▶ Required task
In the listing below, find the line that contains "Reconstruct the object" and the line that contains "MOUTH_Z = 240.9". Quote both and every line between them, exactly, and nothing more.

▶ Extracted material
======

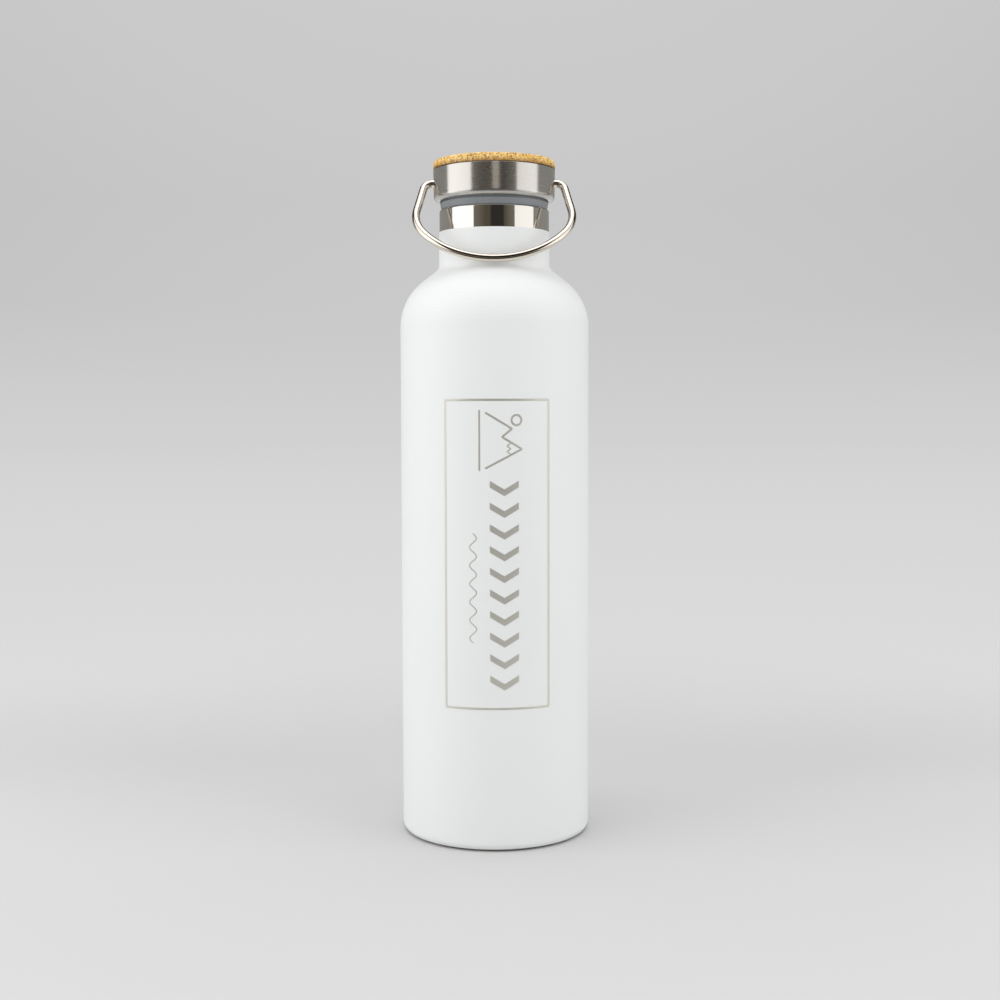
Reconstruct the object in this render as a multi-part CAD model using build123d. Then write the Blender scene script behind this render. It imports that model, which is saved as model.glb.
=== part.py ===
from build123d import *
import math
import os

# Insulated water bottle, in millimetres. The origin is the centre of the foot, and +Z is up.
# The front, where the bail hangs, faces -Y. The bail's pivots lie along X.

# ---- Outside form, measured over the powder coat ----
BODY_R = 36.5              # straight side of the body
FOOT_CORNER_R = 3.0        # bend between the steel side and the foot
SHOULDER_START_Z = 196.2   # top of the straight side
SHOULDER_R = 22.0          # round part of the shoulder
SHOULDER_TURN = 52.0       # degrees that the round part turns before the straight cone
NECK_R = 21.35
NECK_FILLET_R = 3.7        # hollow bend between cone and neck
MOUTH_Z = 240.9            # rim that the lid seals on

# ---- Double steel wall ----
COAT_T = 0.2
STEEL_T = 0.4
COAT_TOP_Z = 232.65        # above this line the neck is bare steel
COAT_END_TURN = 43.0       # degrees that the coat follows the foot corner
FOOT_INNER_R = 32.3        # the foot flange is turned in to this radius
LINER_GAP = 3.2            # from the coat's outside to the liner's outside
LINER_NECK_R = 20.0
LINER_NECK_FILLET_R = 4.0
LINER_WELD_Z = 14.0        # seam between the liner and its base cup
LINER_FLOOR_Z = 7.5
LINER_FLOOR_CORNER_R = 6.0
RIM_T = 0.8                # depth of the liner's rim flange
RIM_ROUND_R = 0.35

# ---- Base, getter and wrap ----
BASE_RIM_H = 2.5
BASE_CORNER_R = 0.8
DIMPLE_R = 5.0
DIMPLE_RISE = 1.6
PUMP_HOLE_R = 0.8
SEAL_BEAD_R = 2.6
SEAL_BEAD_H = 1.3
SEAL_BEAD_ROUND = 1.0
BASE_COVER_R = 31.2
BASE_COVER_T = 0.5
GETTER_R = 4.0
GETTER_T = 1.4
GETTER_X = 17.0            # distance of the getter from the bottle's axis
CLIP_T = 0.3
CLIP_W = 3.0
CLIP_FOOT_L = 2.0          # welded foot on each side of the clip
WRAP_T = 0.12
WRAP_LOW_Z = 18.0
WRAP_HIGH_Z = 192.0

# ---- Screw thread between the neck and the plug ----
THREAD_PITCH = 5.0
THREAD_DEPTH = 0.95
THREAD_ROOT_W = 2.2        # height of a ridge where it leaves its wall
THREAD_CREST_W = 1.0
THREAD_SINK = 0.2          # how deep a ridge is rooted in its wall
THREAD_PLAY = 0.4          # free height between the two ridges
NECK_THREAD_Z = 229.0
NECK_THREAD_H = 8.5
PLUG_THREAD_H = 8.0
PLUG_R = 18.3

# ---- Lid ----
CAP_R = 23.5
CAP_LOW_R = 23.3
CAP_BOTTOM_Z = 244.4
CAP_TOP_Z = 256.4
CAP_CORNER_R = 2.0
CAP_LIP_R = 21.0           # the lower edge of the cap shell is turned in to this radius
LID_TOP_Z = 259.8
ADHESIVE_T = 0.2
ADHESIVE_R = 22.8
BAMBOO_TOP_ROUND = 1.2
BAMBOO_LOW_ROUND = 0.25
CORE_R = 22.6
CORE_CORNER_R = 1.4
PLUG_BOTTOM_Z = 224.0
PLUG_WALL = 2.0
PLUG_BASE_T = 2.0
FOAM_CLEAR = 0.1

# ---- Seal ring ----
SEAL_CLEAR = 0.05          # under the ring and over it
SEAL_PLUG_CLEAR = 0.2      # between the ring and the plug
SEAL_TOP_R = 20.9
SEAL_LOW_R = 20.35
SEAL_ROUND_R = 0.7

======

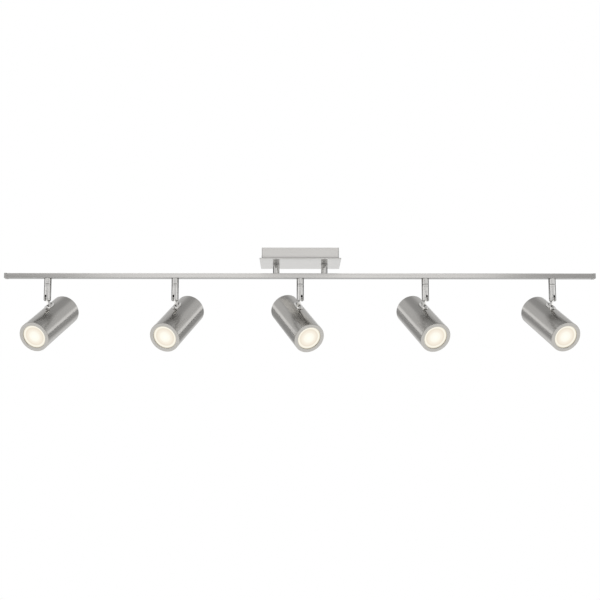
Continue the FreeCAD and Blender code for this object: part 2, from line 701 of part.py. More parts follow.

======

▶ Task result
Reconstruct the object in this render as a multi-part CAD model using build123d. Then write the Blender scene script behind this render. It imports that model, which is saved as model.glb.
=== part.py ===
from build123d import *
import math
import os

# Insulated water bottle, in millimetres. The origin is the centre of the foot, and +Z is up.
# The front, where the bail hangs, faces -Y. The bail's pivots lie along X.

# ---- Outside form, measured over the powder coat ----
BODY_R = 36.5              # straight side of the body
FOOT_CORNER_R = 3.0        # bend between the steel side and the foot
SHOULDER_START_Z = 196.2   # top of the straight side
SHOULDER_R = 22.0          # round part of the shoulder
SHOULDER_TURN = 52.0       # degrees that the round part turns before the straight cone
NECK_R = 21.35
NECK_FILLET_R = 3.7        # hollow bend between cone and neck
MOUTH_Z = 240.9            # rim that the lid seals on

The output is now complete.